FNS ドキュメンタリー ロシア娘に愛を込めて (2014)

  神奈川在住の元大学教授S氏(65)は7年前にナターシャさん(33)と見合い結婚しすでに二児がいる。幸せそうである。有料のお見合いサイトA Russian Beauty の会による仲介である。代表の山口氏は元商社マンである。1999年にこの会を立ち上げている。地方都市のナーベレジヌイェ・チェルヌイに事務所があり入会希望者を集めている。50人ほどの女性が入会している。


  岩手在住の公務員K氏(33)がイリーナさん(28)と見合いをする。電子メールによる文通を重ねた後来日し数日間同居するというシステムである。ボーリングをしたりスキーをしたりして休日を楽しんで帰って行った。イリーナさんは悩んだ末プロポーズをOKする。

  茨城在住の不動産経営のO氏(66)はディナーラさん(28)と見合いする。氏は9000万円の豪邸に住みいくつかの賃貸物件を所有している。ロシア人と結婚し男の子を産んでもらい財産を相続させたいと希望している。事故で片脚を失っており独特の人生哲学を有している。今回の見合いではそれが裏目に出てプロポーズを断られた。ディナーラさんは布団を敷かされたり台所の掃除をさせられたりして内心激怒していたようだ。
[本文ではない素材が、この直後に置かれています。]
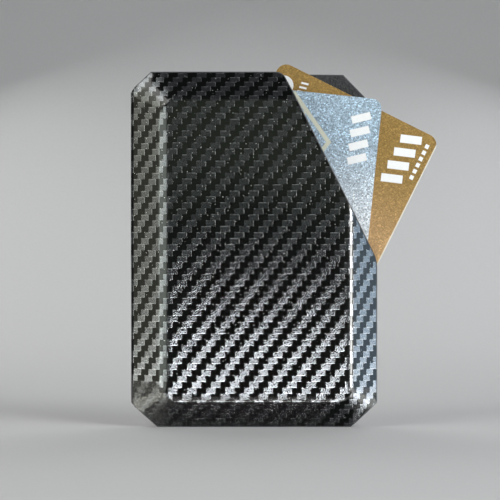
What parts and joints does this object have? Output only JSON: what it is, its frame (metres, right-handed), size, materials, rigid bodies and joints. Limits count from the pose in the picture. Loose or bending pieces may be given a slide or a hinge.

  こういう密着取材がドキュメンタリーとして成立しているのかどうかには疑問がある。これは同社のプロモーションビデオとも言えるのである。 尚同社のホームページにはO氏が昨年の2月にウズベキスタン出身の30歳の美女と結婚した様子が動画でアップされている。


 

 

FNSドキュメンタリー 京大卒34歳ニート (2014)

  PHA氏の密着ドキュメンタリー。氏は大学卒業後就職するが三年で辞める。今の収入はネットの原稿料、広告料、不定期のバイトで月8万円という。都内のシェアハウスに住み仲間と肉パーティーをやる。檜原村のへんぼり堂に仲間と訪れる。素泊まり一泊三千円のゲストハウスである。食材を持ち込み鍋料理をつつく。

  ある日ブログの欲しい物リストに書いておいたカセットコンロが送られてくる。年の瀬になりPHA氏は別荘へと向かう。乗り放題切符で途中下車しながらの旅である。三島で立ち食いのコロッケそばを食べ焼津で足湯に入り名古屋のビジネスホテルに泊まる。翌日の夜熊野川町のシェア別荘に到着する。ここは伊藤氏が空き家をボランティアを使って改装したものでPHA氏も手伝っている。滞在中伊藤氏らと熊野川町の小口農協の物件を調べる。ここを掃除してシェアオフィスにする計画である。又NPO法人共育学舎の三枝氏を訪ねる。ここは引きこもりの人を無料で受け入れて農業体験をさせる施設である。

  大晦日は集まった仲間達と焚き火をして年を越した。35歳になったPHA氏はニートを卒業すると宣言した。

  彼は元よりニートでは無い。学問を修めたのち人と張り合うのを止めたのであって列子に出てくる林類とは事情が異なっている。社会の抜け道を探すため頭脳をフル回転させている様に見える。